Nor could the Court have granted the relief sought here as "pendent" to the federal rights asserted in the original proceeding. For pendent jurisdiction to lie, the federal and state claims must "derive from a common nucleus of operative fact." United Mines Workers of America v. Gibbs, 383 U.S. 715, 725, 86 S. Ct. 1130, 1138, 16 L. Ed. 2d 218 (1966). Even a cursory examination of the facts underlying the present complaints reveals that the federal and state claims do not evolve from the same operative facts. The federal claim in the original action was based upon the dissemination of deceptive proxy materials while the state claim now asserted emerges from totally different and later developed operative facts, viz. the alleged refusal of the incumbent officers to permit newly appointed officers to manage the corporation.

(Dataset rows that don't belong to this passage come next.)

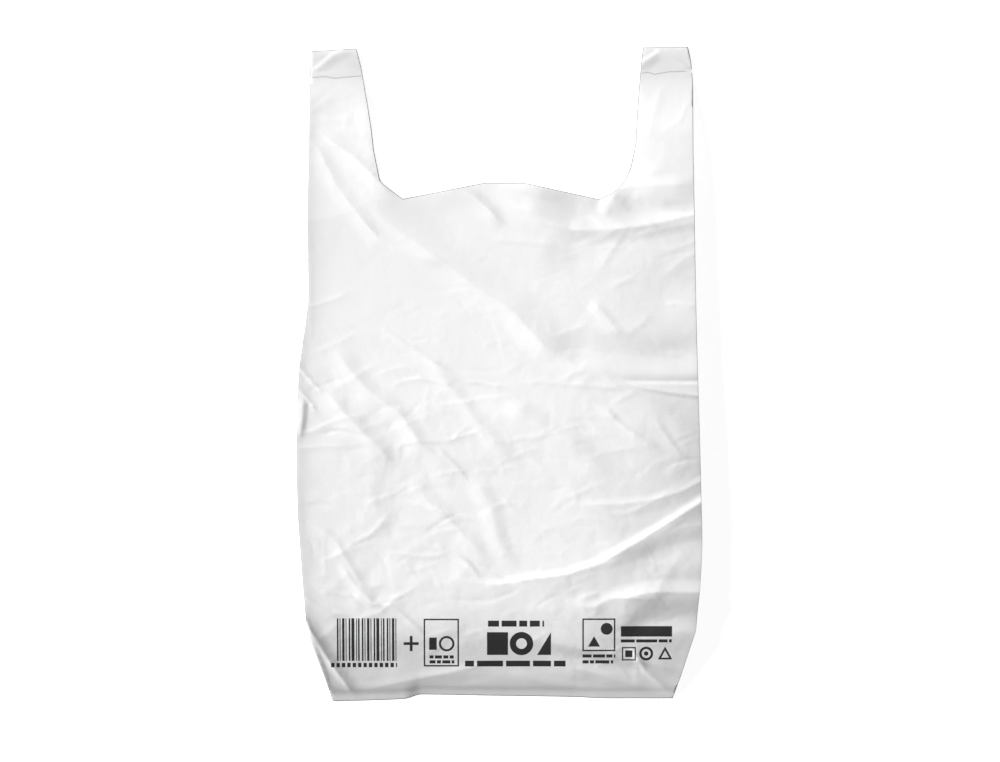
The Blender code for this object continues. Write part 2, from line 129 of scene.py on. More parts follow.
# The front panel climbs a little at its left side and falls at its right one: the climb, the fall as a share
# of the panel's rise, and how late each comes (the right one's as height up the bag, power)
LEFT_CLIMB = 0.0030
LEFT_POWER = 9
RIGHT_FALL = 0.45
RIGHT_POWER = (
    (0.0, 3.0), (CORNER_RISE, 3.0), (0.113, 2.8), (0.161, 4.0), (0.195, 5.0), (0.252, 3.2), (0.300, 2.3),
    (0.356, 2.2), (MOUTH_HEIGHT, 2.6), (LENGTH, 3.0),
)
EDGE_LINE = 0.0005  # width of the film's edge band, coloured dark grey as painted shade along the outline, which shows as a thin grey line
EDGE_POWER = 1500  # how suddenly the film turns down at the sides, and how roundly it does so
CROWN_POWER = 0.6
# The die-cut edge, from the left handle's outer corner to the right handle's (X, depth below the handle tops)
CUT = (
    (-0.1527, 0.0036), (-0.1159, 0.0013), (-0.1120, 0.0164), (-0.1107, 0.0242), (-0.1068, 0.0464),
    (-0.1035, 0.0676), (-0.1017, 0.0838), (-0.0992, 0.0960), (-0.0968, 0.1081), (-0.0936, 0.1118),
    (-0.0782, 0.1235), (-0.0134, 0.1106), (0.0207, 0.1106), (0.0798, 0.1235), (0.0911, 0.1187),
    (0.1000, 0.1106), (0.1057, 0.0984), (0.1098, 0.0798), (0.1115, 0.0505), (0.1130, 0.0320),
    (0.1139, 0.0207), (0.1160, 0.0004), (0.1527, 0.0),
)
MOUTH_CORNER = 0.078  # the cut's points farther than this from the middle belong to a handle

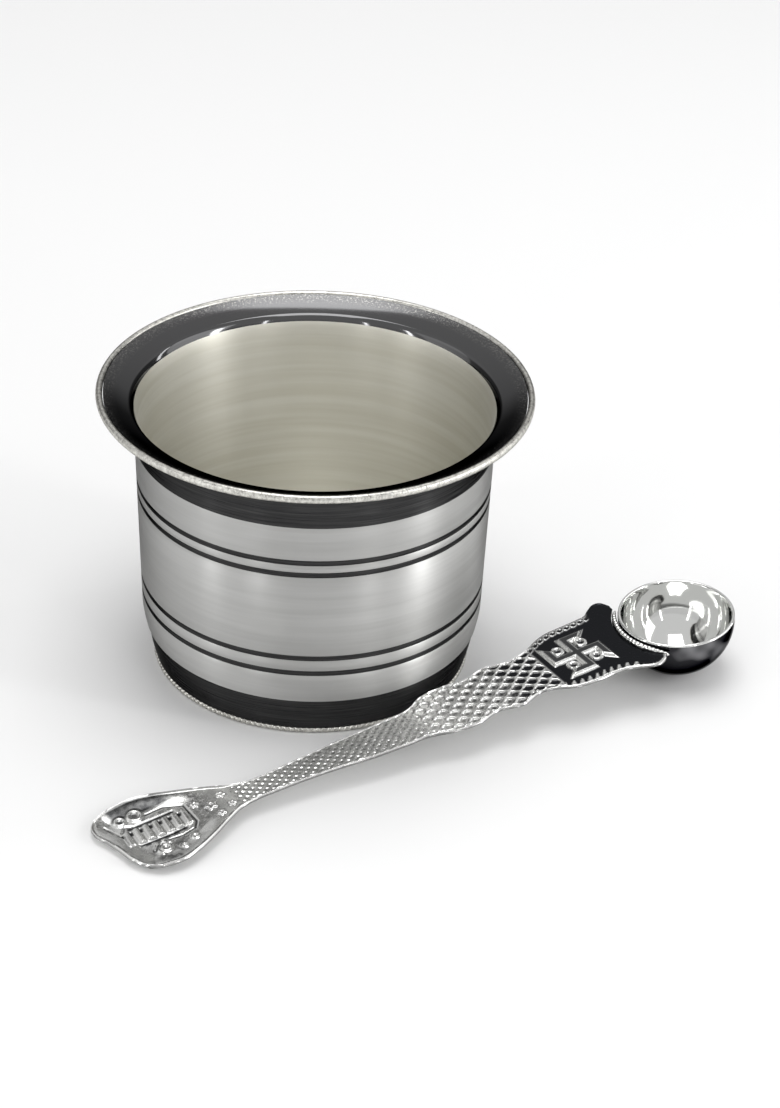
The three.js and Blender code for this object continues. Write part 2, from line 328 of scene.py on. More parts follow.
def polished_material():
    """Polished silver whose base colour is painted dark, a painted dark reflection, with the finest turning
    marks, which draw the lights out into upright streaks.
    """
    # Painted dark reflection: these base colours are far darker than the silver's own and stand for dark
    # surroundings in the polish.
    material, nodes, links, shader = new_material("polished_silver", (0.06, 0.06, 0.062), 0.3, edge=0.3)
    lines = noise(nodes, links, 1, 4, (80, 80, 5000))
    shade = ramp(nodes, links, lines, 0.35, 0.65, 0, 1)
    colour = tint(nodes, links, shade, (0.03, 0.03, 0.031), (0.065, 0.065, 0.065))
    links.new(colour, shader.inputs["Base Color"])
    links.new(ramp(nodes, links, lines, 0.3, 0.75, 0.26, 0.34), shader.inputs["Roughness"])
    round_grain(nodes, links, shader, 0.95)
    bump(nodes, links, shader, lines, 0.04, 0.00001)
    return material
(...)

[3] While the plaintiffs' allegations, if true, appear to merit relief, the appropriate forum is the Delaware Court of Chancery, which by statute is conferred with full powers to act in disputes of the kind raised here. 8 Del.C. § 225 provides:
"Upon application of any stockholder, or any member of a corporation without capital stock, the Court of Chancery may hear and determine the validity of any election of any director, member of the governing body, or officer of any corporation, and the right of any person to hold such office, and, in case any such office is claimed by more than one person, may determine the person entitled thereto; and to that end make such order or decree in any such case as may be just and proper, with power to enforce the production of any books, papers and records of the corporation relating to the issue."
Indeed, such a suit has been pending in the Delaware Court of Chancery since approximately December 22, 1971.